Short problem
Starting at the line with "obj.data.transform(world)" in it, reproduce each line below through the last one, exactly, and include nothing else.

── Data shown

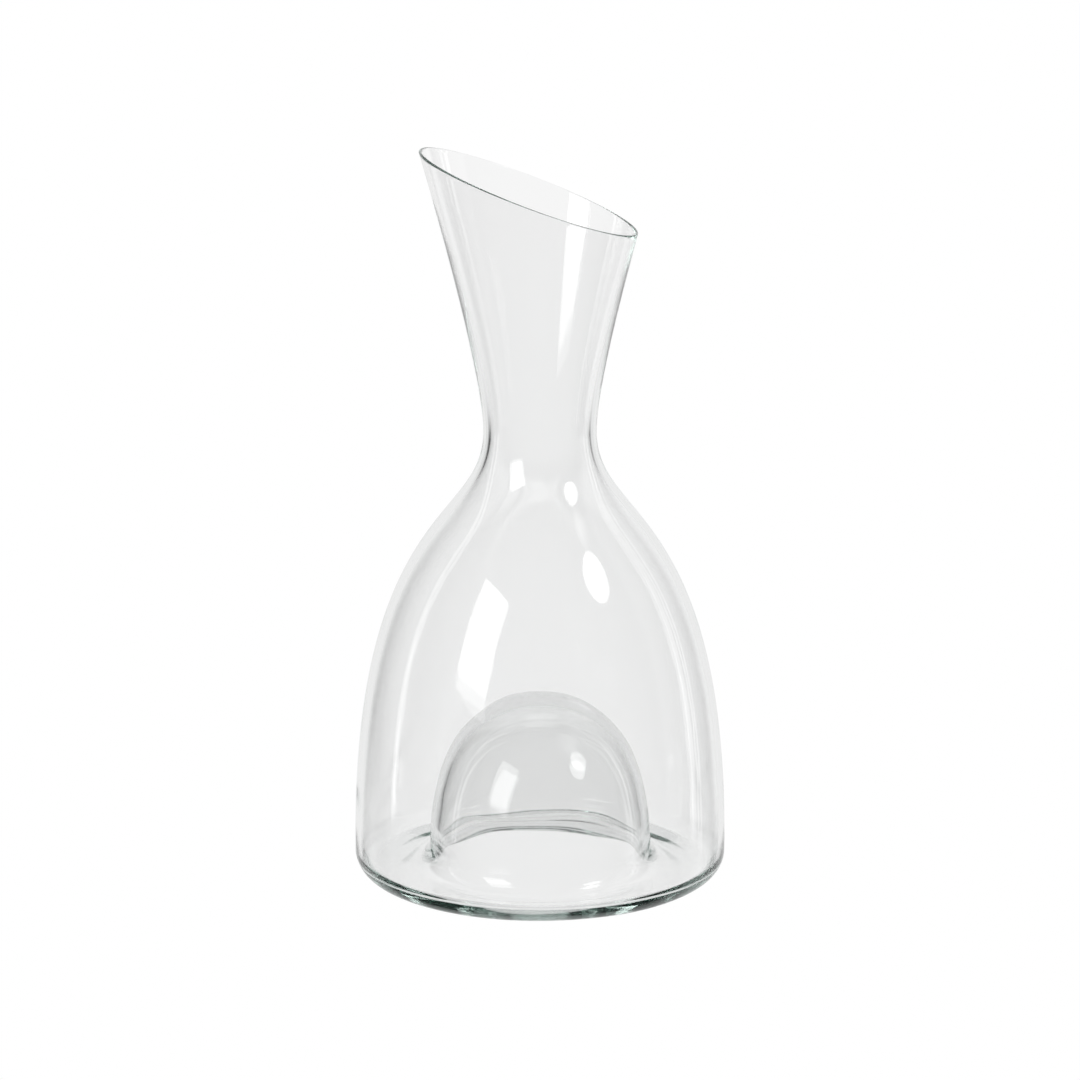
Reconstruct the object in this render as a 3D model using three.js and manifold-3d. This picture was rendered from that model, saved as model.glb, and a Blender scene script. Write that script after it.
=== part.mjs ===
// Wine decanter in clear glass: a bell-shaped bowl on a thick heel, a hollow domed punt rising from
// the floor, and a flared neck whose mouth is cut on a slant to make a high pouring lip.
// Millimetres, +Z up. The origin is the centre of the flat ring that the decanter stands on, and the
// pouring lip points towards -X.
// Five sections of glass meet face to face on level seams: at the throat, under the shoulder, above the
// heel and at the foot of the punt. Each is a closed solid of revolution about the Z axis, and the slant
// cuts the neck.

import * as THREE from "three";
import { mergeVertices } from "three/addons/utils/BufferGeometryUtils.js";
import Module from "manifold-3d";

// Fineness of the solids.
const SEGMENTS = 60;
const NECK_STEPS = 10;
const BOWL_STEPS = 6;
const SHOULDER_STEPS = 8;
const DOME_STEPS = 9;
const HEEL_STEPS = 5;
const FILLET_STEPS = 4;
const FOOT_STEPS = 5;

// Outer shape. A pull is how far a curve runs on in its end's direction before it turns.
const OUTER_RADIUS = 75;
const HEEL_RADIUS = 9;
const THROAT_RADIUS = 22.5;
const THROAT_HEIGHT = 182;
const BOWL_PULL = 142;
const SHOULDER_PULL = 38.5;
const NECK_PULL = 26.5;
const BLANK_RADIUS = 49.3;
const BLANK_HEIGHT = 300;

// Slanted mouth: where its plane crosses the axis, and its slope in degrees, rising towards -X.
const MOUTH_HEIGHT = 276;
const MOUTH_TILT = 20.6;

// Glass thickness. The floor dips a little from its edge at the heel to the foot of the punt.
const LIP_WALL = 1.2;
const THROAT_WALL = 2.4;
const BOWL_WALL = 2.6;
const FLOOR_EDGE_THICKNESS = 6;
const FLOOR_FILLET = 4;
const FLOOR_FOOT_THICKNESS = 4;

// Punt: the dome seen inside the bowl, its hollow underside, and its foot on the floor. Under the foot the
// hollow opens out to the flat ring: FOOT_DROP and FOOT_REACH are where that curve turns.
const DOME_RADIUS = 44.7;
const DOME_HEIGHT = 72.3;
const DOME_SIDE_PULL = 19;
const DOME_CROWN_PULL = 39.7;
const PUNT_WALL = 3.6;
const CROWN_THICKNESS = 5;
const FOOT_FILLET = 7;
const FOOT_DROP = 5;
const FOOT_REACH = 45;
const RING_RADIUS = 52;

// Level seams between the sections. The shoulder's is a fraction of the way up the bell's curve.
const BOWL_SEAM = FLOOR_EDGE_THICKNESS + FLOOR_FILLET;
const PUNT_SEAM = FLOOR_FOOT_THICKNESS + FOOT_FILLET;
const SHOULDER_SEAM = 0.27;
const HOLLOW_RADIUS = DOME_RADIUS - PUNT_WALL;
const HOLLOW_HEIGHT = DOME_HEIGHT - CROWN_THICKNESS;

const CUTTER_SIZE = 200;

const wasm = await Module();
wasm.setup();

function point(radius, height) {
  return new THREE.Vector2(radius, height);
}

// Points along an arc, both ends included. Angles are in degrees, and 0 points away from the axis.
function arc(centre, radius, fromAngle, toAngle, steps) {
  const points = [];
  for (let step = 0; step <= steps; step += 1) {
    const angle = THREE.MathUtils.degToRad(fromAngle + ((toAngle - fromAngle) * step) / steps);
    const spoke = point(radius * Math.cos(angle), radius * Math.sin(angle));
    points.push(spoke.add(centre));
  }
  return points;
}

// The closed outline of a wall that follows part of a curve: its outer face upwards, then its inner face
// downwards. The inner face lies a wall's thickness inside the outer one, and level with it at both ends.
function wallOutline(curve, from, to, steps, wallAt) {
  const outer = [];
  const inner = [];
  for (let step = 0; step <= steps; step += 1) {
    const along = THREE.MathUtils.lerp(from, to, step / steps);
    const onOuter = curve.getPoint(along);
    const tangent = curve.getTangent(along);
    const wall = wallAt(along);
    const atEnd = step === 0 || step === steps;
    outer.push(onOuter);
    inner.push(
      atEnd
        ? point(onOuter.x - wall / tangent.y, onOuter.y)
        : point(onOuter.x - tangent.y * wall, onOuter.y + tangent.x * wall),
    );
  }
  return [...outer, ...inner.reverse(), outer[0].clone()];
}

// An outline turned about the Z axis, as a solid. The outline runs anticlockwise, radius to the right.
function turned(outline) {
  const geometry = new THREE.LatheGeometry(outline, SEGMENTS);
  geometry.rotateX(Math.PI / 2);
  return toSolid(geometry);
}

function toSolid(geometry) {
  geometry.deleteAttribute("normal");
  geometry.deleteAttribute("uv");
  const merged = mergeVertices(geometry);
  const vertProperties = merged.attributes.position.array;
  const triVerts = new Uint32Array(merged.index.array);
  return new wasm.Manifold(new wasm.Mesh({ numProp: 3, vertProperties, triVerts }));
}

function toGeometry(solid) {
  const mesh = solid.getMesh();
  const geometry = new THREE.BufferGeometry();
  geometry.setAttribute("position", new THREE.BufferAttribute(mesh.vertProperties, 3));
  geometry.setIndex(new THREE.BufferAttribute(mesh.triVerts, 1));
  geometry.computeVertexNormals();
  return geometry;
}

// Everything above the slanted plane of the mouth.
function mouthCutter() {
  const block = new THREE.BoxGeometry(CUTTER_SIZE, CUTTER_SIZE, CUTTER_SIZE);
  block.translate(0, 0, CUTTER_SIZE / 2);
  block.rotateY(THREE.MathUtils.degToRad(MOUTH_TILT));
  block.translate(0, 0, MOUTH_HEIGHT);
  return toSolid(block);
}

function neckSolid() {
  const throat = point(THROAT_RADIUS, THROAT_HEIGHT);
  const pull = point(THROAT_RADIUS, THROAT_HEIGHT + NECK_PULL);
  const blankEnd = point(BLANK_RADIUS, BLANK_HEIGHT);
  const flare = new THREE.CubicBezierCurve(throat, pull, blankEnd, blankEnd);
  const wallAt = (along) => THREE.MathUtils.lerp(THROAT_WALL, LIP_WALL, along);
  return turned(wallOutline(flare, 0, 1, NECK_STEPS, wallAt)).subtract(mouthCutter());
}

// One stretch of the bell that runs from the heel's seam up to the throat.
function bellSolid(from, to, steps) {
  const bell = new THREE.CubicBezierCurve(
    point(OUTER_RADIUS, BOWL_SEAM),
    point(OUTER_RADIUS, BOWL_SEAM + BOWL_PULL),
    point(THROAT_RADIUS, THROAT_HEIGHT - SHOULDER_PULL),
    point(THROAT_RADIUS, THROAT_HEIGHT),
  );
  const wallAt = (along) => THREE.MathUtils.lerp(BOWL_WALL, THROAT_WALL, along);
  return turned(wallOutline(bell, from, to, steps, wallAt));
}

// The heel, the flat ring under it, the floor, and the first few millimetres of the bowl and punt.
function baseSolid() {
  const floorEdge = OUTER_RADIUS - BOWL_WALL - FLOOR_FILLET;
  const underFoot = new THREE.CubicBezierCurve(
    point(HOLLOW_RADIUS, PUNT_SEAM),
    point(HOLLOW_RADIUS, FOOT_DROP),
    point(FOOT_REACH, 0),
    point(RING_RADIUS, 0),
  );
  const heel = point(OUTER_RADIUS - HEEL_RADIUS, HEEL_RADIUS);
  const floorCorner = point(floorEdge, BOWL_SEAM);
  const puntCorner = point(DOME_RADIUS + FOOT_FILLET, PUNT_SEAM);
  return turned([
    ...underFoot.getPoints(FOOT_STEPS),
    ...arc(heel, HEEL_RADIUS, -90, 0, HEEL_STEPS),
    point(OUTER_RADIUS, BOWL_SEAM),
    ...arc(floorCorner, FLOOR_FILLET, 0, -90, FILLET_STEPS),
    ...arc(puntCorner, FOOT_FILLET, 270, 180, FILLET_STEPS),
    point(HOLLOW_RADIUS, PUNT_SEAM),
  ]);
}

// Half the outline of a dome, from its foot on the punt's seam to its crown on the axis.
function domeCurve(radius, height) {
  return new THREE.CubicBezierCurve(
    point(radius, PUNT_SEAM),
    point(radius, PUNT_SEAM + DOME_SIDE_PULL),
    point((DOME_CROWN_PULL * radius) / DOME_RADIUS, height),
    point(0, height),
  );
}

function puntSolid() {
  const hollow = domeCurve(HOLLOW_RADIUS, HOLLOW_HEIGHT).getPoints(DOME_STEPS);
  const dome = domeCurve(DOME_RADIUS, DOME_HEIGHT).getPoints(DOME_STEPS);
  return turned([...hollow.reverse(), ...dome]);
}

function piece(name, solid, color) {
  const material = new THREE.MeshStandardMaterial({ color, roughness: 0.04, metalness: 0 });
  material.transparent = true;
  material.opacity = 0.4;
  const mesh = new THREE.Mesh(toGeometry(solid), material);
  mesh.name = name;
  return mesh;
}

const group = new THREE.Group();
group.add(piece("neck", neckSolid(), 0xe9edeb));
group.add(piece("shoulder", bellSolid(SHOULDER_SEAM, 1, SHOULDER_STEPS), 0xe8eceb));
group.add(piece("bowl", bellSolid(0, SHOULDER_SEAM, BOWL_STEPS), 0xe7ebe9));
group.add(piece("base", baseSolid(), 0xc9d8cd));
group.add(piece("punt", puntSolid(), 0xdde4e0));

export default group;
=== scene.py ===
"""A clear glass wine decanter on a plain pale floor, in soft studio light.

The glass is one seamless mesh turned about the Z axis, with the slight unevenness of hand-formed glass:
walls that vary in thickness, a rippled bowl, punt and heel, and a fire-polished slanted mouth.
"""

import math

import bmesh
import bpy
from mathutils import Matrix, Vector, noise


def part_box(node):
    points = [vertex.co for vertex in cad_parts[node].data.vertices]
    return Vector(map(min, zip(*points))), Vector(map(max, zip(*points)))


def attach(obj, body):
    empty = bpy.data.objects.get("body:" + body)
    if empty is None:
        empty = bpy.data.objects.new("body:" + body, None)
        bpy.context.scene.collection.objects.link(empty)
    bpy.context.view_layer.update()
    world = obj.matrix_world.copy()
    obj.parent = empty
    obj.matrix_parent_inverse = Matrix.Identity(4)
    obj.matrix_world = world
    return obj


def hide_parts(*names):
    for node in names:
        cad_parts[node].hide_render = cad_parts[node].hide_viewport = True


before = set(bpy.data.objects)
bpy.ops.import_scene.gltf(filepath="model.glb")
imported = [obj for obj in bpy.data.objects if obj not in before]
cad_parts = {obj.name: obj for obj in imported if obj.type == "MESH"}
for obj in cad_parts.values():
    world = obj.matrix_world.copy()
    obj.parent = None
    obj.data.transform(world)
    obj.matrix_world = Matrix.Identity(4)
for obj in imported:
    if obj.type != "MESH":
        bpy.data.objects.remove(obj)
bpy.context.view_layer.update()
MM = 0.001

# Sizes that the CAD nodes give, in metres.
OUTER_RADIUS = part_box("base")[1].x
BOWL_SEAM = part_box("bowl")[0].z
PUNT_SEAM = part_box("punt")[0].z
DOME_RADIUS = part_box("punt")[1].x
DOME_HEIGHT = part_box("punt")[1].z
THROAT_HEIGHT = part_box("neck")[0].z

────

Full solution
    obj.data.transform(world)
    obj.matrix_world = Matrix.Identity(4)
for obj in imported:
    if obj.type != "MESH":
        bpy.data.objects.remove(obj)
bpy.context.view_layer.update()
MM = 0.001

# Sizes that the CAD nodes give, in metres.
OUTER_RADIUS = part_box("base")[1].x
BOWL_SEAM = part_box("bowl")[0].z
PUNT_SEAM = part_box("punt")[0].z
DOME_RADIUS = part_box("punt")[1].x
DOME_HEIGHT = part_box("punt")[1].z
THROAT_HEIGHT = part_box("neck")[0].z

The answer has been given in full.